A Life Well Done

    I’m taking medication with a typically horrendous list of potential side effects that includes suicidal thoughts, but I promise that’s not why I wish I could’ve been in heaven when Billy Graham recently arrived. I just wish I could’ve seen a smiling Jesus embrace him and say, “Well done, Billy, my good and faithful servant.”
    I never attended a Billy Graham crusade, but when I learned of his passing, I felt a great sense of loss, like a prop had been kicked out from under this world. I agree with so many who’ve said there may never again be someone who so effectively preaches the pure, simple Gospel of Jesus Christ to so many people.
    Graham was always under pressure to change the message he preached. He took hits from all sides but always stayed true to the Apostle Paul’s words to Corinthian believers: “For I resolved to know nothing while I was with you except Jesus Christ and Him crucified.”
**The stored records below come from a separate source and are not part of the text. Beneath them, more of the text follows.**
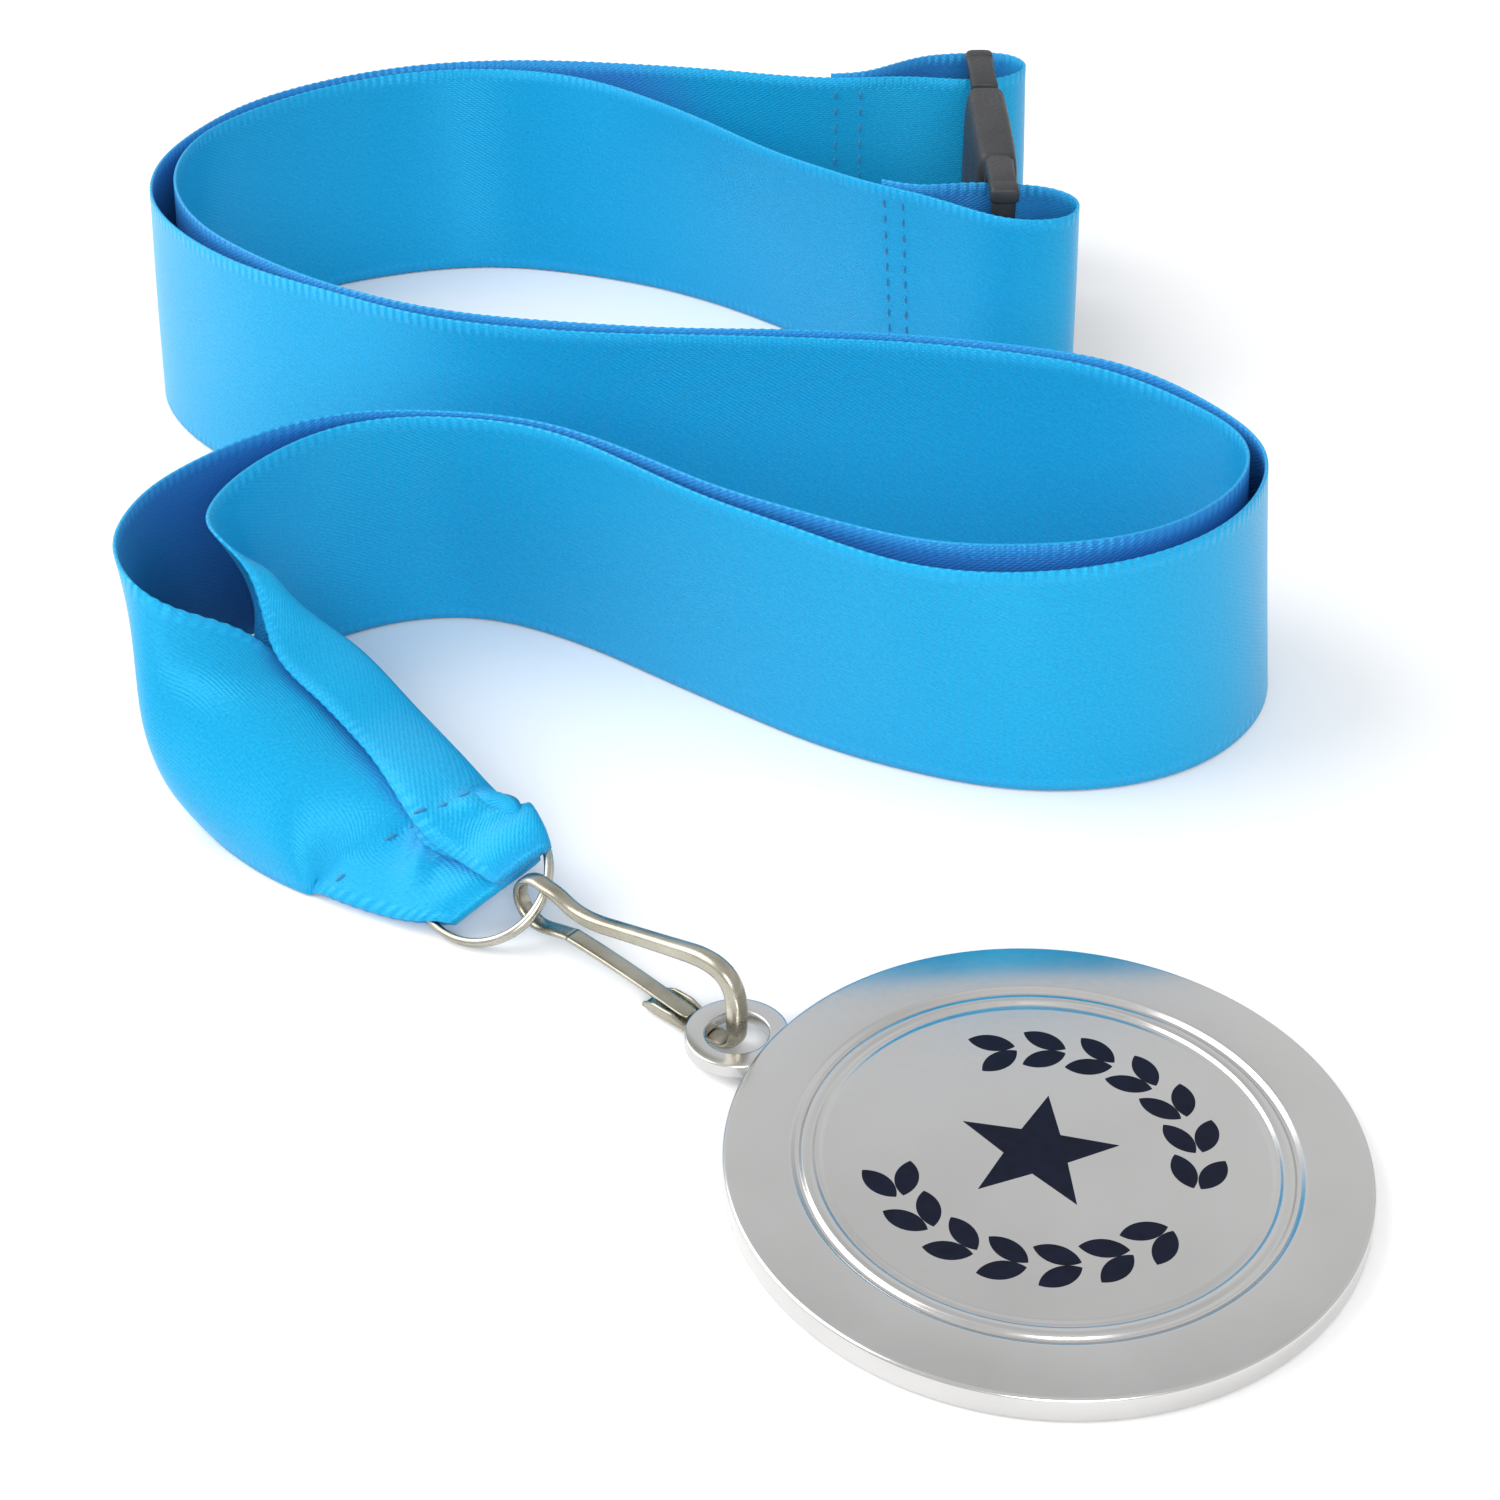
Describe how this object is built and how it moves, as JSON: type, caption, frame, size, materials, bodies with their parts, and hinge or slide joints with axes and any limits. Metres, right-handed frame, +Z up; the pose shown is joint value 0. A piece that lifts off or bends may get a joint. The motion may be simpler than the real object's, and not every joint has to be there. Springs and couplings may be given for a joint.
{
  "type": "presentation medal",
  "caption": "Round presentation medal with a rimmed face and pierced lug, on a snap hook and split ring, with a folded satin neck ribbon closed by a breakaway buckle.",
  "frame": {"origin": "centre of the medal's flat back, on the table", "axes": "+Z up, out of the medal's face; +Y away from the medal towards the folded ribbon; the lug leaves the medal to the upper left seen from above"},
  "size_m": [0.1176, 0.1951, 0.0277],
  "materials": {
    "medal_nickel": "polished nickel plate",
    "emblem_ink": "matt printed ink",
    "hook_steel": "warm nickel plate, tumbled",
    "ring_steel": "nickel plated wire",
    "satin_ribbon": "woven satin, light blue face and royal blue reverse",
    "thread": "polyester sewing thread",
    "buckle_plastic": "moulded acetal, matt"
  },
  "bodies": {
    "lanyard": {"ribbon_outer_tail": "satin_ribbon", "ribbon_inner_tail": "satin_ribbon", "ribbon_ring_end": "satin_ribbon", "ribbon_far_loop": "satin_ribbon", "ring_end_stitching": "thread", "far_loop_stitching": "thread", "buckle_female": "buckle_plastic"},
    "ring": {"small_ring": "ring_steel"},
    "hook": {"hook_body": "hook_steel"},
    "gate": {"hook_gate": "hook_steel"},
    "medal": {"medal_body": "medal_nickel", "printed_star": "emblem_ink", "printed_wreath": "emblem_ink"},
    "tongue_half": {"buckle_male": "buckle_plastic", "ribbon_near_loop": "satin_ribbon", "near_loop_stitching": "thread"}
  },
  "joints": [
    {"name": "ring_turn", "type": "hinge", "parent": "lanyard", "child": "ring", "pos_m": [-0.04574, 0.03218, 0.00434], "axis": [-0.2811, -0.5822, 0.7629], "range_deg": [-60, 15]},
    {"name": "hook_swing", "type": "hinge", "parent": "ring", "child": "hook", "pos_m": [-0.0407, 0.02897, 0.00375], "axis": [0.4646, 0.613, 0.639], "range_deg": [-60, 60]},
    {"name": "gate_open", "type": "hinge", "parent": "hook", "child": "gate", "pos_m": [-0.03793, 0.02656, 0.00224], "axis": [-0.6561, -0.7547, 0], "range_deg": [0, 20], "stiffness_Nm_per_rad": 0.001, "springref_deg": -5.73},
    {"name": "medal_swivel", "type": "hinge", "parent": "hook", "child": "medal", "pos_m": [-0.02387, 0.01434, 0.00136], "axis": [0, 0, 1], "range_deg": [-85, 50]},
    {"name": "buckle_release", "type": "slide", "parent": "lanyard", "child": "tongue_half", "axis": [0, -1, 0], "range_m": [0, 0.012]}
  ]
}
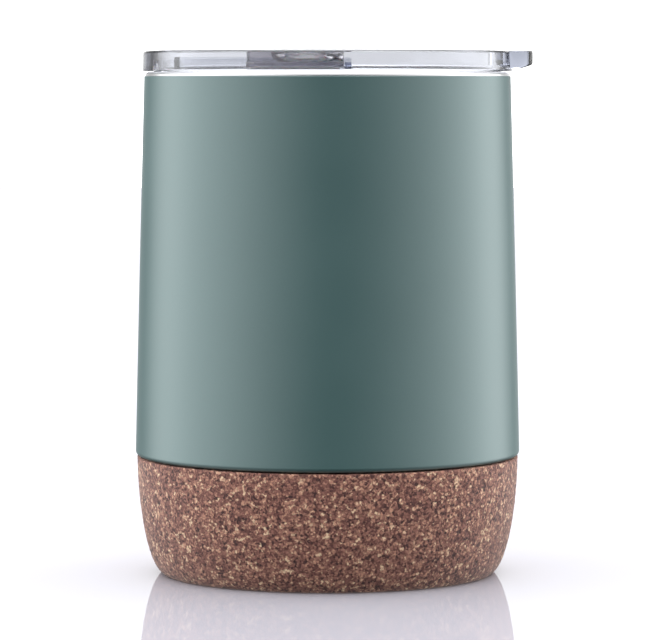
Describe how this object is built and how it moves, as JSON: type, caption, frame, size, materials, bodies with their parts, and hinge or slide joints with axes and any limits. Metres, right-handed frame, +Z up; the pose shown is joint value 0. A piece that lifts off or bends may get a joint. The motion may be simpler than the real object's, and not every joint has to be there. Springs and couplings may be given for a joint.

    All I’ve read from those who knew Graham best, including his children, confirms that this man lived what he preached. But, like the rest of us, he wasn’t perfect. In fact, when asked if she ever considered divorce, his beloved wife Ruth once famously quipped, “No, but I did think of murder a few times.”
    Even though Graham made no bones about being a sinner saved by grace, by all accounts he seemed to measure up to one of his famous quotes: “A real Christian is the one who can give his pet parrot to the town gossip.”
    Graham leaves an amazing and in some cases, surprising, legacy of people he influenced or mentored, including Queen Elizabeth, with whom he had a long friendship, and celebrities like Kathie Lee Gifford, Pat Boone, Reba McEntire and Chip Gaines, co-star of the popular “Fixer Upper” TV show, who was discipled by Graham’s son-in-law, the late Danny Lotz.
    Gaines said, “(Danny Lotz) challenged me to process what God was doing in my life and train my mind with God’s truth. I learned so much from him, and he always spoke so highly of Billy Graham, who he said talked the talk and walked the walk. So, to this day, I think about talking the talk and walking the walk because of Billy Graham and Danny Lotz.”
    It isn’t that there haven’t been or won’t ever be followers and preachers of Christ who are just as faithful as Billy Graham—it’s that we got to see Graham walk out his faith under the most glaring lights for decades. And he did it without getting caught in the traps that bring down too many Christian leaders.
    Graham is credited with saying, “If a man of God falls, it is usually one of the three G’s: gold, girls, or glory.” Maybe because he was so mindful of that and so humbly aware of his own feet of clay, Billy Graham didn’t fall. And how refreshing that is. How this world needed his example of a man who was faithful to his wife, prioritized integrity, and walked humbly with God.
    I haven’t written anything here you probably haven’t read or heard in recent weeks, as tributes to Graham have fittingly appeared just about everywhere. I’m pretty sure Graham would rather we stop talking about him and just fully embrace and commit to proclaim, with our words and our lives, the simple truth that Jesus is our only hope in this life and our only hope to get to heaven. That would be the highest tribute we could pay him.
    The Apostle Paul earned the right to say, “Follow my example, as I follow the example of Christ (1 Corinthians 11:1).” I think Billy Graham did, too. The question is: have we?